The current revelations have shaken up the industry and stock market, forcing Facebook founder Mark Zuckerberg into making public apologies and pledges to protect private data.
But his business model does not protect private data; it sells it for enormous profits. The excuse, however, is that users get free services in return for signing away permission for them to collect and sell their data. Such blanket permission should not be allowed because everyone’s data is for sale, and passes through many hands, ending up with Russians and other unscrupulous parties.
Frankly, blanket permission is a joke, and buried in lengthy, incomprehensible Terms of Service contracts that must be clicked by users before getting Facebook, Twitter, Google, and other services. Nobody reads them.

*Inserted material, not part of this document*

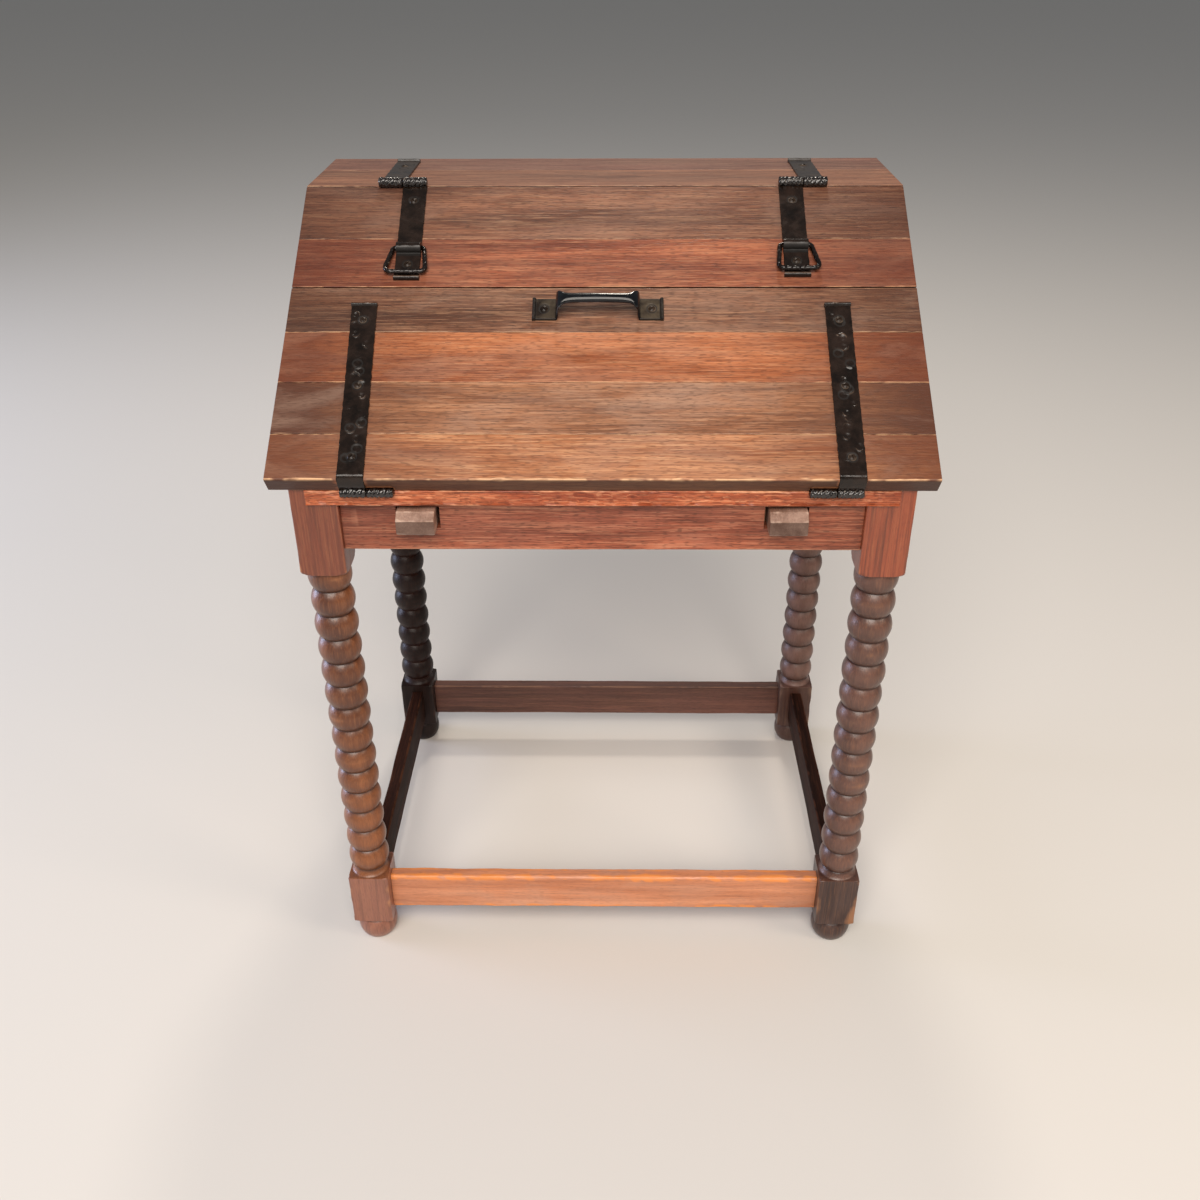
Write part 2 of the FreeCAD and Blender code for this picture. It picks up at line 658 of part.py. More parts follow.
def fall_strap(name, holes):
    """Strap up the fall, bent over the lip and down its end to the outer knuckle."""
    x0, x1 = LOWER[name][1]
    t = strap_thickness
    knuckle_n = lower_hinge_offset * math.tan(slope / 2) - leaf_thickness
    centre = strap_bend_radius

    def on_bend(radius, degrees):
        turn = math.radians(degrees)
        return slope_point(centre - radius * math.cos(turn), radius * math.sin(turn) - centre, x0)

    inner, outer = [[on_bend(radius, degrees) for degrees in (0, 45, 90)]
                    for radius in (strap_bend_radius, outer_bend_radius)]
    start, end = slope_point(fall_strap_wrap, 0, x0), slope_point(fall_strap_wrap, t, x0)
    inner_foot, outer_foot = slope_point(0, knuckle_n, x0), slope_point(-t, knuckle_n, x0)
    lines = [(start, inner[2]), (inner[0], inner_foot), (inner_foot, outer_foot), (outer_foot, outer[0]),
             (outer[2], end), (end, start)]
    edges = [Part.LineSegment(p, q).toShape() for p, q in lines]
    edges += [Part.Arc(*bend).toShape() for bend in (inner, outer)]
    wrap = Part.Face(Part.Wire(Part.__sortEdges__(edges))).extrude(V(x1 - x0, 0, 0))
    lip_s = fall_strap_top - strap_lip_length

    def row(s):
        return x0 + lean_at(name, s), x1 + lean_at(name, s)

    low, mid, top = row(fall_strap_wrap), row(lip_s), row(fall_strap_top)
    flat = slab([(low[0], fall_strap_wrap), (low[1], fall_strap_wrap), (top[1], fall_strap_top),
                 (top[0], fall_strap_top)], 0, t)
    raised = slab([(mid[0], lip_s), (mid[1], lip_s), (top[1], fall_strap_top), (top[0], fall_strap_top)],
                  t, t + strap_lip)
    knuckle, hole = barrel((x0, x1), lower_pin, lower_knuckle_radius, lower_pin_radius)
    return cut(fuse([wrap, flat, raised, knuckle]), [hole] + holes["fall_strap_screws"])


def bed_leaf(name, holes):
    """Leaf let flush into the bed, with the inner knuckle on its front edge."""
    x0, x1 = LOWER[name][0]
    plate = box(x0, x1, lower_pin.y, bed_front_y + bed_leaf_length, bed_top_z - strap_thickness, bed_top_z)
    knuckle, hole = barrel((x0, x1), lower_pin, lower_knuckle_radius, lower_pin_radius)
    return cut(fuse([plate, knuckle]), [hole] + holes["bed_leaf_screws"])


def arch(s, n, radius, x0, x1):
    """A bar standing on the slope with a round back, along X."""
    foot_low, foot_high = slope_point(s - radius, 0, x0), slope_point(s + radius, 0, x0)
    low, high = slope_point(s - radius, n, x0), slope_point(s + radius, n, x0)
    edges = [Part.LineSegment(high, foot_high).toShape(), Part.LineSegment(foot_high, foot_low).toShape(),
             Part.LineSegment(foot_low, low).toShape(),
             Part.Arc(low, slope_point(s, n + radius, x0), high).toShape()]
    return Part.Face(Part.Wire(edges)).extrude(V(x1 - x0, 0, 0))


def lid_strap(name, holes):
    """Strap down the lid from the inner knuckle, arched over the ring, with a raised end."""
    x0, x1 = UPPER[name][0]
    end = lid_strap_end[name]
    eye_s = end + ring_above_end
    inside = ring_bar_radius + eye_clearance
    flat = slab([(x0, end), (x1, end), (x1, upper_pin_s), (x0, upper_pin_s)], 0, strap_thickness)
    raised = slab([(x0, end), (x1, end), (x1, end + strap_lip_length), (x0, end + strap_lip_length)],
                  strap_thickness, strap_thickness + strap_lip)
    saddle = arch(eye_s, ring_pin_n, inside + strap_thickness, x0, x1)
    channel = arch(eye_s, ring_pin_n, inside, x0 - (x1 - x0), x1 + (x1 - x0))
    knuckle, hole = barrel((x0, x1), upper_pin, upper_knuckle_radius, upper_pin_radius)
    return cut(fuse([flat, raised, saddle, knuckle]), [channel, hole] + holes["lid_strap_screws"])


def top_leaf(name, holes):
    """Leaf that runs back over the top from the outer knuckle, with a raised end."""
    x0, x1 = UPPER[name][1]
    face_z = top_z + strap_thickness
    end_y = back_y - top_leaf_margin
    flat = box(x0, x1, upper_pin.y, end_y, top_z, face_z)
    raised = box(x0, x1, end_y - strap_lip_length, end_y, face_z, face_z + strap_lip)
    knuckle, hole = barrel((x0, x1), upper_pin, upper_knuckle_radius, upper_pin_radius)
    return cut(fuse([flat, raised, knuckle]), [hole] + holes["top_leaf_screws"])


def ring(name):
    """A lifting ring: a straight pin bar, two spread sides and a lower bar, of round iron."""
    middle = centre_of(UPPER[name][0])
    pin_s = lid_strap_end[name] + ring_above_end
    r = ring_corner_radius

    def on_ring(across, down):
        share = down / ring_height
        outward = SIDES[name] * share * ring_outward
        n = ring_pin_n + share * (ring_low_n - ring_pin_n)
        return slope_point(pin_s - down, n, middle + across + outward)

    corners = [on_ring(-ring_upper_half, 0), on_ring(-ring_lower_half, ring_height),
               on_ring(ring_lower_half, ring_height), on_ring(ring_upper_half, 0)]
    start, finish = on_ring(0, 0), on_ring(0, 0)
    path = [start] + corners + [finish]
    edges = []
    here = start
    for before, corner, after in zip(path, path[1:], path[2:]):
        u = (before - corner).normalize()
        w = (after - corner).normalize()
        half_turn = math.acos(max(-1.0, min(1.0, u.dot(w)))) / 2
        bend_radius = r if corner in (corners[1], corners[2]) else ring_bar_radius * 1.3
        reach = bend_radius / math.tan(half_turn)
        bisector = (u + w).normalize()
        centre = corner + bisector * (bend_radius / math.sin(half_turn))
        enter, leave = corner + u * reach, corner + w * reach
        edges.append(Part.LineSegment(here, enter).toShape())
        edges.append(Part.Arc(enter, centre - bisector * bend_radius, leave).toShape())
        here = leave
    edges.append(Part.LineSegment(here, finish).toShape())
    profile = Part.Wire([Part.Circle(start, (corners[0] - start).normalize(), ring_bar_radius).toShape()])
    return Part.Wire(edges).makePipeShell([profile], True, False)


def make_hinges(holes):
    """The straps, leaves and pins of both pairs of hinges, and the rings."""
    for name in SIDES:
        keep("fall_strap_" + name, fall_strap(name, holes))
        keep("bed_leaf_" + name, bed_leaf(name, holes))
        keep("lid_strap_" + name, lid_strap(name, holes))
        keep("top_leaf_" + name, top_leaf(name, holes))
        keep("ring_" + name, ring(name))
        lower_in, lower_out = LOWER[name]
        upper_in, upper_out = UPPER[name]
        keep("fall_hinge_pin_" + name, rod(lower_in[1], lower_out[1], lower_pin, lower_pin_radius))
        keep("lid_hinge_pin_" + name, rod(upper_in[1], upper_out[1], upper_pin, upper_pin_radius))


# ---------------------------------------------------------------- handle
def handle_section(x, n, turn, width, thickness):
    """A rectangle across the handle's bar, whose bar runs at turn degrees up from +X."""
    a = math.radians(turn)
    across = (-math.sin(a) * thickness / 2, math.cos(a) * thickness / 2)
    corners = []
    for up, wide in ((1, 1), (1, -1), (-1, -1), (-1, 1)):
        s = handle_s + wide * width / 2
        corners.append(slope_point(s, n + up * across[1], handle_x + x + up * across[0]))
    return Part.makePolygon(corners + corners[:1])


def make_handle(holes):
    """A bow handle forged from strap: two plates, two wide shoulders and a narrow grip."""
    t = strap_thickness
    half = handle_span / 2
    foot_n = t / 2
    top_n = handle_rise
    grip = handle_grip_thickness
    horn = handle_horn
    waist = handle_waist
    left = [(-half - t, foot_n, 0, strap_width, t), (-half + 0.3, foot_n + 1.2, 50, strap_width, t + 0.4),
            (-half + 1.5, top_n * 0.5, 86, (strap_width + horn) / 2, t + 0.6),
            (-half + 3.0, top_n - 2.8, 60, horn, t + 1.2),
            (-half + 7.0, top_n - 0.6, 12, horn * 0.72, t + 1.8),
            (-half + 17.0, top_n, 2, waist + 1.5, grip)]
    right = [(-x, n, -turn, width, thick) for x, n, turn, width, thick in reversed(left)]
    sections = left + [(0, top_n + 1.0, 0, waist, grip)] + right
    bow = Part.makeLoft([handle_section(*section) for section in sections], True, True)
    pieces = [bow]
    s0 = handle_s - strap_width / 2
    s1 = handle_s + strap_width / 2
    for side in SIDES.values():
        inner = handle_x + side * half
        outer = inner + side * handle_plate_length
        lip_x = outer - side * strap_lip_length
        pieces.append(slab([(inner, s0), (outer, s0), (outer, s1), (inner, s1)], 0, t))
        pieces.append(slab([(lip_x, s0), (outer, s0), (outer, s1), (lip_x, s1)], t, t + strap_lip))
    keep("handle", cut(fuse(pieces), holes["handle_screws"]))


# ---------------------------------------------------------------- build and write
def build():
    mortises = make_rails()
    for end, y in (("front", front_leg_y), ("back", back_leg_y)):
        for name, side in SIDES.items():
            keep("leg_%s_%s" % (end, name), leg(side, y, mortises))
    make_lopers()
    holes = make_screws()
    make_case(holes)
    make_leaves(holes)
    make_hinges(holes)
    make_handle(holes)


build()
os.makedirs("parts", exist_ok=True)
for node, shape in NODES.items():
    shape.exportStep("parts/%s.step" % node)
print("%d pieces written" % len(NODES))
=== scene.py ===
# %% [markdown]
# # A slant-front writing desk in worn hardwood and black iron
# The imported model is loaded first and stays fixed. It gives every piece its place and its motion.
# The pieces made below are dressed versions of its boards, turnings and irons: the same sizes, with
# the softened arrises, hammer marks and wear that decades of use leave.

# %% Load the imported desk
import math

import bmesh
import bpy
import numpy as np
from mathutils import Matrix, Vector


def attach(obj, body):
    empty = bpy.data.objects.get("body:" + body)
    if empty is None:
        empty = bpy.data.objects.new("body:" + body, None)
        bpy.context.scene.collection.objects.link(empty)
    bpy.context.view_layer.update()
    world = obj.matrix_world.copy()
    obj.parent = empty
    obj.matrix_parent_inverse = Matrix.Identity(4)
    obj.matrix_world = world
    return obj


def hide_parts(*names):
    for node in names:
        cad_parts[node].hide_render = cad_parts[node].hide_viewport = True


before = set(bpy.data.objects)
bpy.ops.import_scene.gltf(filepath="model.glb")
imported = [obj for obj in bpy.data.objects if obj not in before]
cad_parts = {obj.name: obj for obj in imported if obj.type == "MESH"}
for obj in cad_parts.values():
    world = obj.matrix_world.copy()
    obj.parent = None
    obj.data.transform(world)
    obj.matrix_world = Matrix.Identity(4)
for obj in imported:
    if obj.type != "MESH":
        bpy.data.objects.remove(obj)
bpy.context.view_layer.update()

# %% [markdown]
# ## The slope's own ruler
# The fall and the lid are boards on a 34 degree slope. Measuring them up the slope (s) and square
# out of it (n) keeps every board and strap a plain rectangle. One function turns such a pair into
# depth and height. All lengths are in millimetres until a mesh is made.

# %% Main sizes, and places on the slope
SLOPE = math.radians(34.0)
LEAF, BOARD = 24.0, 20.0  # thickness of the sloping boards, and of the case's boards
NOSE, HALF = 3.6, 29.0    # the bed's nose ahead of the legs, and half of a leg's square stock
TOP_Z, BED_Z, BED_UNDER = 1032.0, 758.3, 738.3
BACK_Y, BED_FRONT = 281.674, -268.925
TOP_UNDER, BACK_INNER, FRONT_Y = TOP_Z - BOARD, BACK_Y - BOARD, BED_FRONT + NOSE
LEG_X, LEG_Y = 345.0, {"front": FRONT_Y + HALF, "back": BACK_Y - HALF}
CREASE_Y, CREASE_S = 93.488, 453.337
CORNER = np.array([BED_FRONT, 758.6])
UPWARD = np.array([math.cos(SLOPE), math.sin(SLOPE)])
OUTWARD = np.array([-math.sin(SLOPE), math.cos(SLOPE)])
PANEL_HALF = 395.5
LOWER_PIN = np.array([BED_FRONT - 3.5, 757.53])
UPPER_PIN = np.array([CREASE_Y - 1.5, 1036.6])


def slope_yz(s, n):
    """Depth and height of points s up the slope and n out of the boards' outer face."""
    s, n = np.broadcast_arrays(np.asarray(s, float), np.asarray(n, float))
    return CORNER + s[..., None] * UPWARD + (n + LEAF)[..., None] * OUTWARD


def on_slope(x, s, n):
    """The same with a place x across the desk, as points (x, y, z)."""
    yz = slope_yz(s, n)
    return np.concatenate([np.broadcast_to(x, yz.shape[:-1])[..., None], yz], -1)


print("crease:", slope_yz(CREASE_S, 0))

# %% [markdown]
# ## Uneven by hand
# Nothing hand made is quite straight or even. A sum of a few slow waves, with random directions from
# a fixed seed, gives the same gentle unevenness on every run. It shapes worn arrises, wavy faces and
# the lengths of wear, and it needs no texture.

# %% Seeded unevenness
WAVES = 7


def drift(points, seed, length):
    """Smooth noise from about -1 to 1 over points, with waves of about the given length."""
    points = np.atleast_2d(np.asarray(points, float).T).T
    draw = np.random.default_rng(seed)
    total = np.zeros(points.shape[:-1])
    for _ in range(WAVES):
        way = draw.normal(size=points.shape[-1])
        way /= np.linalg.norm(way)
        reach = length * draw.uniform(0.55, 1.5)
        total += np.sin(points @ way * 2 * math.pi / reach + draw.uniform(0, 6.283))
    return total / 3.2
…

The danger of their business model was set out eloquently in a 2013 book by computer scientist Jaron Lanier called Who Owns the Future? He said concentration of power would grow to unacceptable proportions and recommended that tech companies must inform users about who is using their data and then make micro-payments to them. He described Facebook and the others as “spy agencies” and said they would lead to Big Brother behaviour and control over the economy, society and democracy.
The solutions are not difficult: Ideally, the model should be scrapped and tech companies should keep their paws off everyone’s data and simply charge users for their search and social media usage.
But until that happens, users — not Facebook or other technology companies — will remain the victims of “data misuse” and exploitation without compensation.
Some governments in Europe have put in place legislation to prevent data collection and resale without permission of users. This is long overdue and the U.S. and Canada, or their courts, must act to stop abuses immediately.